Written instruction: Copy out all lines that carry the word "More".
[begin Supplied entries]
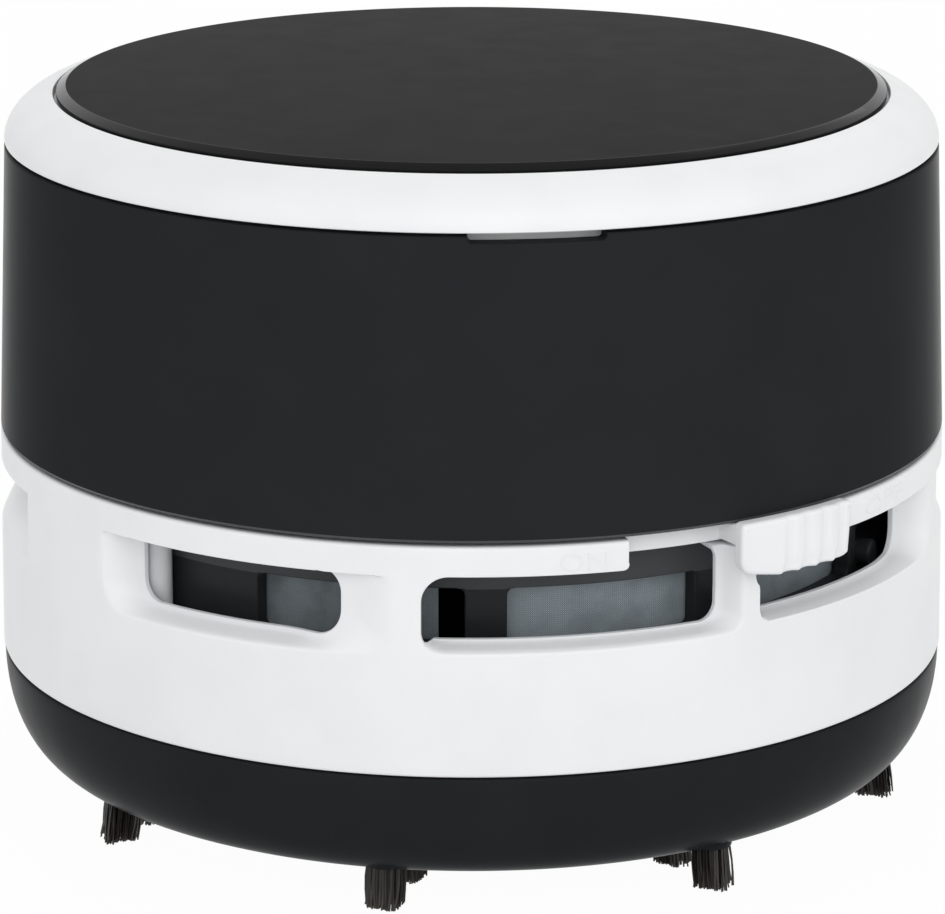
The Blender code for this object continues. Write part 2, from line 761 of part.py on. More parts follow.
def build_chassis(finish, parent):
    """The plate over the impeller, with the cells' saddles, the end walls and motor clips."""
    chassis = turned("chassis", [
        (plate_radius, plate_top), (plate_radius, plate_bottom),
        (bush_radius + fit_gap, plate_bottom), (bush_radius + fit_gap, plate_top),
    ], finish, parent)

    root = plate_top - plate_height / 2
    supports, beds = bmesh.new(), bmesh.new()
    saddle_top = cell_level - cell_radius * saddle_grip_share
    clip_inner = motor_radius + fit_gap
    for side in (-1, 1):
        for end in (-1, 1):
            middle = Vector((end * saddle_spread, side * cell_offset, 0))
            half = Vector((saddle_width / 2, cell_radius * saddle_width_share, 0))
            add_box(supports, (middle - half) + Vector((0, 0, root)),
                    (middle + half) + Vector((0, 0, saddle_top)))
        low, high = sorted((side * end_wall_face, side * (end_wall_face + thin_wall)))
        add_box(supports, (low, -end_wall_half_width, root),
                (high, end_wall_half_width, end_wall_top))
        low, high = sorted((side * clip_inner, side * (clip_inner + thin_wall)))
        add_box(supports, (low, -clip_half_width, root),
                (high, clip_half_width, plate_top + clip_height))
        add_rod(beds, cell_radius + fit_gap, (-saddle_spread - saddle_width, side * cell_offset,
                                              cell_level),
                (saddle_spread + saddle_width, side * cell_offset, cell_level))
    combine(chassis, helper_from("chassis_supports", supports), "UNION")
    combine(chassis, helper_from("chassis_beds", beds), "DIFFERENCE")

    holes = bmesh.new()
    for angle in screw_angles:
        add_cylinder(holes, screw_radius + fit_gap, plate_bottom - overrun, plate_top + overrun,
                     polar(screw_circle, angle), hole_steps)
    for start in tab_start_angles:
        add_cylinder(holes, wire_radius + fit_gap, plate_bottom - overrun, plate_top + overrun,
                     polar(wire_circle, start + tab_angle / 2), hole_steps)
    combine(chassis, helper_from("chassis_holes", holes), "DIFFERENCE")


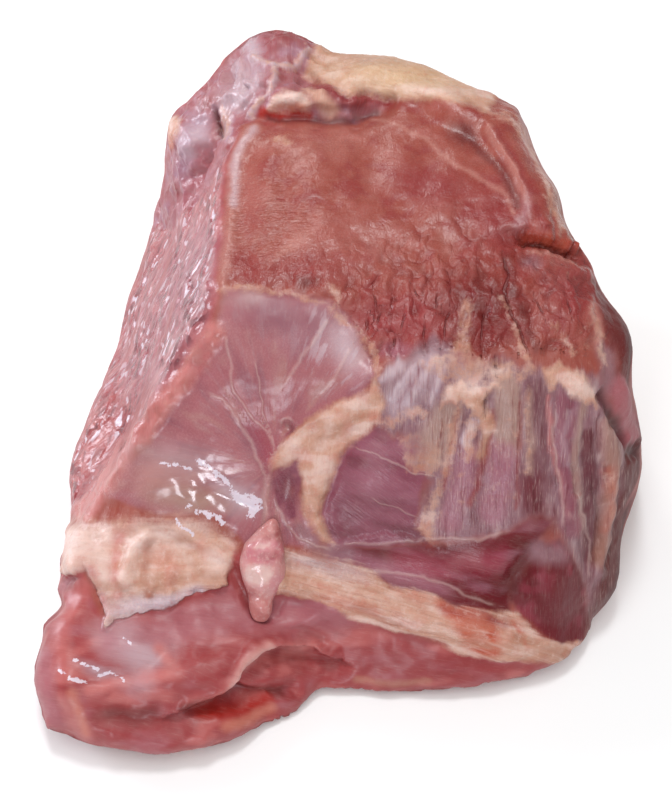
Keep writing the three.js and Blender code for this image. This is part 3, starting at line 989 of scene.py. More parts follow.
[end Supplied entries]
Written solution:
The Blender code for this object continues. Write part 2, from line 761 of part.py on. More parts follow.
Keep writing the three.js and Blender code for this image. This is part 3, starting at line 989 of scene.py. More parts follow.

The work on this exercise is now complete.